Goalkeepers have better reflexes, still occasionally lose their minds: Much has been made of these allegedly "next-gen" goalkeepers. They've certainly had some animations added top their arsenals, and the reactivity of shot-stoppers has been increased. But they're still prone to lapses of judgement, bizarre ricochets (I scored a goal where the ball ricocheted off the goalie's knee onto his head and then in), and inconsistent indecision.
Crank the difficulty up, and they are vastly improved, and you feel like you have to really graft for every goal. However, I've also noticed that screamers from outside of the box are very much back in, as are long-range, precision curlers. And they feel wonderful to pull off.
They've nicked some ideas from PES: Win yourself a setpiece, and FIFA 15 shows off an array of options. You can change the kicker, call over one or two more players, and now you can also opt to directly control a receiver as well. I've long loved the ability to do this in PES -- it makes setting up the perfect corner or floated free kick an absolute cinch -- and now you can do it in FIFA too.

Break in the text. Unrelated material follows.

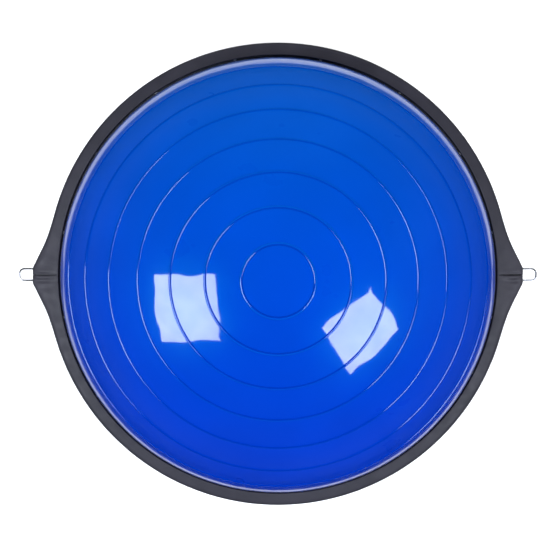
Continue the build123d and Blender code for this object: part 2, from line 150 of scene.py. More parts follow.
# %% A finish and its nodes
class Finish:
    """One material with a Principled shader, and the means to wire patterns into it."""

    def __init__(self, name, **constants):
        self.material = bpy.data.materials.new(name)
        self.material.use_nodes = True
        self.tree = self.material.node_tree
        self.shader = self.tree.nodes["Principled BSDF"]
        for socket, value in constants.items():
            self.shader.inputs[socket.replace("_", " ")].default_value = value
        self.place = self.node("ShaderNodeTexCoord").outputs["Object"]

    def node(self, kind, settings=None, inputs=None):
        """A node of any type: its settings are made first, then its inputs are set or linked."""
        made = self.tree.nodes.new(kind)
        for name, value in (settings or {}).items():
            if name == "stops":
                ramp = made.color_ramp
                while len(ramp.elements) < len(value):
                    ramp.elements.new(0.5)
                for element, (position, grey) in zip(ramp.elements, value):
                    element.position = position
                    element.color = (grey, grey, grey, 1.0)
            else:
                setattr(made, name, value)
        for name, value in (inputs or {}).items():
            self.feed(made.inputs[name], value)
        return made

    def feed(self, socket, value):
        if isinstance(value, Signal):
            value = value.socket
        if isinstance(value, bpy.types.NodeSocket):
            self.tree.links.new(value, socket)
        else:
            socket.default_value = value

    def stretched(self, scale):
        """Object coordinates, scaled along each axis."""
        return self.node("ShaderNodeMapping", {"vector_type": "POINT"},
                         {"Vector": self.place, "Scale": scale}).outputs[0]

    def along(self, axis):
        """One of the object coordinates, in metres."""
        parts = self.node("ShaderNodeSeparateXYZ", inputs={"Vector": self.place})
        return Signal(self, parts.outputs[axis])

    def cloud(self, size, detail=3.0, roughness=0.5, place=None):
        """Soft noise between about 0.3 and 0.7, whose blobs are about `size` metres wide."""
        made = self.node("ShaderNodeTexNoise", {"noise_dimensions": "3D"}, {
            "Vector": place or self.place, "Scale": 1.0 / size, "Detail": detail,
            "Roughness": roughness})
        return Signal(self, made.outputs[0])

    def grains(self, size, randomness=1.0):
        """Distance to the nearest of many scattered points about `size` metres apart."""
        made = self.node("ShaderNodeTexVoronoi", {"feature": "F1"}, {
            "Vector": self.place, "Scale": 1.0 / size, "Randomness": randomness})
        return Signal(self, made.outputs["Distance"])

    def ramp(self, signal, *stops):
        """The signal through a ramp of (position, grey) stops."""
        made = self.node("ShaderNodeValToRGB", {"stops": stops}, {"Fac": signal})
        return Signal(self, made.outputs[0])

    def mixed(self, factor, first, second):
        """A colour between two colours."""
        made = self.node("ShaderNodeMix", {"data_type": "RGBA"}, {
            0: factor, 6: first, 7: second})
        return made.outputs[2]

    def colour(self, value):
        self.feed(self.shader.inputs["Base Color"], value)

    def roughness(self, value):
        self.feed(self.shader.inputs["Roughness"], value)

    def bumps(self, *layers):
        """Bump layers, each (height signal, depth in metres), chained into the shader's normal."""
        normal = None
        for height, depth in layers:
            inputs = {"Height": height, "Distance": depth, "Strength": 1.0}
            if normal is not None:
                inputs["Normal"] = normal
            normal = self.node("ShaderNodeBump", inputs=inputs).outputs[0]
        self.feed(self.shader.inputs["Normal"], normal)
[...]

Tactical gameplay has been expanded: I like that you can now "Park The Bus" or go for "All Out Attack" now, and I like that I can visibly see player behaviour change when I move that attack/defence slider. Better yet, the Team Management screen has been overhauled, you can save up to six lineups and tactical sets, and there are recommendations at the push of a single button.
Overall, I have to say that I've been enjoying myself immensely. Still, it's only a tiny slice of the full game, and we'll be bringing you our full review as soon as we can. In the interim, however, how have you been finding the FIFA 15 demo?